I have to admit that there is a certain seductiveness about ambiguity. It could be this or it could be that. You may get lucky or you may end up paying big time. In literature, for example, ambiguity is definitely a plus – what would writers of detective novels, literary critics, or even philosophers and lawyers, do without ambiguity? Millions of pages devoted to the subtle shadings of meaning, the chiaroscuro of images, the possibilities of a text, pregnant with meaning, just waiting for the right person to decipher the implications.

I shouldn’t be so flip about ambiguity. I spent my graduate career and part of my professional life interpreting ambiguity – learning to read meta-text and figure out what people weren’t saying. It’s a good skill. And I believe in questions – we should question everything, including, of course, what we know.

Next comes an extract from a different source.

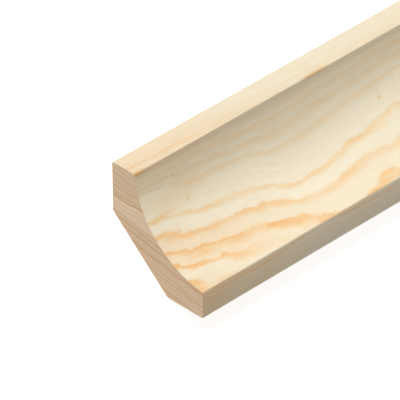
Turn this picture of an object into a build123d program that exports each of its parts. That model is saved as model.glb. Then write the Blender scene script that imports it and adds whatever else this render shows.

But when it comes to everyday life, I prefer to know, as in ‘give it to me straight’. Don’t fill me with possibilities or hopeful scenarios. Tell me what I’m up against and let me figure out how to deal. My friend BJ, wrote that it is not, in the final analysis, what you don’t know that can or cannot hurt you. It is what you don’t know you don’t know that spins out and entangles ‘that perpetual error we call life’.

My point precisely. When you don’t know that you don’t know, you’re in trouble.

I didn’t always believe in this. About 20 years ago, some abnormal blood tests indicated that I was a candidate for a serious auto-immune disorder. My doctor told me that thanks to the excellent state of my health, I might just spend the rest of my life as a candidate and never get elected. Doubt and worry took hold for about six months, after which nothing changed, so I went back to regular exercise and being perfectly happy not to know.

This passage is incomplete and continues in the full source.